--- Start of Items ---

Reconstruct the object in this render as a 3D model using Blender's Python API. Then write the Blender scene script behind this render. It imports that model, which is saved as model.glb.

--- End of Items ---
--- Start of Items ---

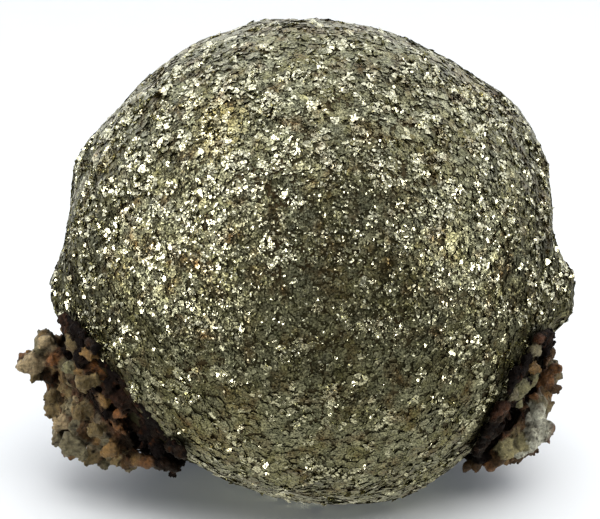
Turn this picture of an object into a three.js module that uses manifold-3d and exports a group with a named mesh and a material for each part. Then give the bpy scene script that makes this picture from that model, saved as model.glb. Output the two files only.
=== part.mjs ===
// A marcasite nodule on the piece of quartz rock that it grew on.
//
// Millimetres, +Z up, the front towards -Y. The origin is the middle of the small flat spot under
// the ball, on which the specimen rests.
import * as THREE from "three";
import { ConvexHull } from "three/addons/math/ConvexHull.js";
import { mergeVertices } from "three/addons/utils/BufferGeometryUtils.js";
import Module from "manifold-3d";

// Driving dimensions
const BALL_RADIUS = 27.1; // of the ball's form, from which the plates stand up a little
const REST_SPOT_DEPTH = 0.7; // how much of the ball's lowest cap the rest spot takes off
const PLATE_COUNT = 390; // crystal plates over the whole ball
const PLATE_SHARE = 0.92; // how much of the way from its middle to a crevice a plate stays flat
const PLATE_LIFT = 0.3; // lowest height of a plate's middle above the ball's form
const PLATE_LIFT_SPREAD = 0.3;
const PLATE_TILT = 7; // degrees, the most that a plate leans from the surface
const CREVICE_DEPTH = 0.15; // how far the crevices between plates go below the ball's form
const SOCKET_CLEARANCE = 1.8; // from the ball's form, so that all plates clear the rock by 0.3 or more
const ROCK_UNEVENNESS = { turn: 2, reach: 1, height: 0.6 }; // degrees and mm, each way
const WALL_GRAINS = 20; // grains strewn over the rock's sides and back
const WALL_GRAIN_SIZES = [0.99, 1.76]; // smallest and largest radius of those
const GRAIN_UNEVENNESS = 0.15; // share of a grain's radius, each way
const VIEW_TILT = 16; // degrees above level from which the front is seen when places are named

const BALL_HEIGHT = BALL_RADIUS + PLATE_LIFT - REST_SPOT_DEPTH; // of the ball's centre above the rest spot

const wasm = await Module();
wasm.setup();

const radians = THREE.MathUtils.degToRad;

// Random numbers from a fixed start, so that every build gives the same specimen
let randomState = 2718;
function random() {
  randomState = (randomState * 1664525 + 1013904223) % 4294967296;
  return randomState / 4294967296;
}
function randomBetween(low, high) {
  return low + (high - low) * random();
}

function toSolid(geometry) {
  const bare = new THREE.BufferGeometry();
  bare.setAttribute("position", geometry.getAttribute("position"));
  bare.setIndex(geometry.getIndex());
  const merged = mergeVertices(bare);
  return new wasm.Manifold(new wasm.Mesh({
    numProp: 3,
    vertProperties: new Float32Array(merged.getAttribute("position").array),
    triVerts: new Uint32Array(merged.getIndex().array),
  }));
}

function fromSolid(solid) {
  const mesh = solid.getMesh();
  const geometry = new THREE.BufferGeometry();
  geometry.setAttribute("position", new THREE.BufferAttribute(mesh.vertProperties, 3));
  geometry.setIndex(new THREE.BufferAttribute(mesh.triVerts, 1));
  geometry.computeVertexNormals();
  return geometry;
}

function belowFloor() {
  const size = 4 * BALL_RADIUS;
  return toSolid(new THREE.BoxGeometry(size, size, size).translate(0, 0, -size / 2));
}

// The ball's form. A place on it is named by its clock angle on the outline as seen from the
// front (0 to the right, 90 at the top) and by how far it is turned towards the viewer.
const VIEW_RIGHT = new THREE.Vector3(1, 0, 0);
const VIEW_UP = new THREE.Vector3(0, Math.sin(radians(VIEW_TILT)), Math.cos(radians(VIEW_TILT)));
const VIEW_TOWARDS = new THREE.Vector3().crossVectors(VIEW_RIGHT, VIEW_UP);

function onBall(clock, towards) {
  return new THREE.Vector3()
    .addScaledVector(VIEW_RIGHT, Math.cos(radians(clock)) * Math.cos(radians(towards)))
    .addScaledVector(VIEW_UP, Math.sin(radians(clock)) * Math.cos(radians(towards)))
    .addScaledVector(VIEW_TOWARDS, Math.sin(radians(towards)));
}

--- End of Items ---
--- Start of Items ---

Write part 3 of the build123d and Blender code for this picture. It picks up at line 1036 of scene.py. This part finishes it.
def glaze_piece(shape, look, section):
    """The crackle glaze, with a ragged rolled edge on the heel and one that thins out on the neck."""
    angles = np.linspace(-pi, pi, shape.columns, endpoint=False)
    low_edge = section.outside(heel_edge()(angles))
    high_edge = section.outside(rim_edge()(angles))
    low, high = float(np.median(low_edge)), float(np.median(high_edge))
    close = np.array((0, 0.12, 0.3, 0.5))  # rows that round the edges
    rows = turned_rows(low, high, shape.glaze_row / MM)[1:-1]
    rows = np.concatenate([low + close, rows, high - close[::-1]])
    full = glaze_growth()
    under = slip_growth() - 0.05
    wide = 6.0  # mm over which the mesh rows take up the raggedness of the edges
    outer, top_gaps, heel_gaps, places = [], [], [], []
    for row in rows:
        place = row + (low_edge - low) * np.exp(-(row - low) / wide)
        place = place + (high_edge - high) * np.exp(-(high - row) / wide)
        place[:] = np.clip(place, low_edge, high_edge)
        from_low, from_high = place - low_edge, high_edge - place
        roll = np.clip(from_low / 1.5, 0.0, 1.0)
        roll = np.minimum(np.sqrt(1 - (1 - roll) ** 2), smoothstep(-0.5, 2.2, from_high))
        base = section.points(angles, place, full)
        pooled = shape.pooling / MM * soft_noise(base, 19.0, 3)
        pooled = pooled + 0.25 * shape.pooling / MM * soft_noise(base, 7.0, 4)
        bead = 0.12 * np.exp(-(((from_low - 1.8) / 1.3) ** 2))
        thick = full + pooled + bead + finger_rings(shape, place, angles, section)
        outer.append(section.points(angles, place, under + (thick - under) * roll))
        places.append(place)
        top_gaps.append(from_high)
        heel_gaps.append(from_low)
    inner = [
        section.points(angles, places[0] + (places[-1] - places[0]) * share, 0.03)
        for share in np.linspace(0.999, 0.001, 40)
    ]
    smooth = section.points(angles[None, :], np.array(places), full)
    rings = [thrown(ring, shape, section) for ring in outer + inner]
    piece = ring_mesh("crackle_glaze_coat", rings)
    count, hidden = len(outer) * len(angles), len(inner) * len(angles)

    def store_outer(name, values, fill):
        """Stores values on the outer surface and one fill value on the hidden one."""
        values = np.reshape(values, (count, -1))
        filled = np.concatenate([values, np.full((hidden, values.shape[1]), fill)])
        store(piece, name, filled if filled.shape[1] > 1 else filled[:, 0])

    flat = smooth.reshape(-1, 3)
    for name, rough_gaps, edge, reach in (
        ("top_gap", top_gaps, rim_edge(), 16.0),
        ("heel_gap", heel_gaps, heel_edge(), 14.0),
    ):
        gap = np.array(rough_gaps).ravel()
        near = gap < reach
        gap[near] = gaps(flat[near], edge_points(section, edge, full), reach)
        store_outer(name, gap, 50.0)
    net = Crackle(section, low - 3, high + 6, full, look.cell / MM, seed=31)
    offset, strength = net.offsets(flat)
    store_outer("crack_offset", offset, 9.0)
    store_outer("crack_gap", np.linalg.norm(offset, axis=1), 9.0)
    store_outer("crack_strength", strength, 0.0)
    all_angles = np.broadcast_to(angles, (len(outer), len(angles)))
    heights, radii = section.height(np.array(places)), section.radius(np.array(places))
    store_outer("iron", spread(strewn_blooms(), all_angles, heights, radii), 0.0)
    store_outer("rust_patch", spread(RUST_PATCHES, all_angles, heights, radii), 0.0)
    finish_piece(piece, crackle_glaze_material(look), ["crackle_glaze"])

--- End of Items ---

Task prompt: Above are records; repeat only the lines starting at the line with "Turn this picture" and ending at the line with "import Module from", exactly as they appear, both included.

Worked solution:
Turn this picture of an object into a three.js module that uses manifold-3d and exports a group with a named mesh and a material for each part. Then give the bpy scene script that makes this picture from that model, saved as model.glb. Output the two files only.
=== part.mjs ===
// A marcasite nodule on the piece of quartz rock that it grew on.
//
// Millimetres, +Z up, the front towards -Y. The origin is the middle of the small flat spot under
// the ball, on which the specimen rests.
import * as THREE from "three";
import { ConvexHull } from "three/addons/math/ConvexHull.js";
import { mergeVertices } from "three/addons/utils/BufferGeometryUtils.js";
import Module from "manifold-3d";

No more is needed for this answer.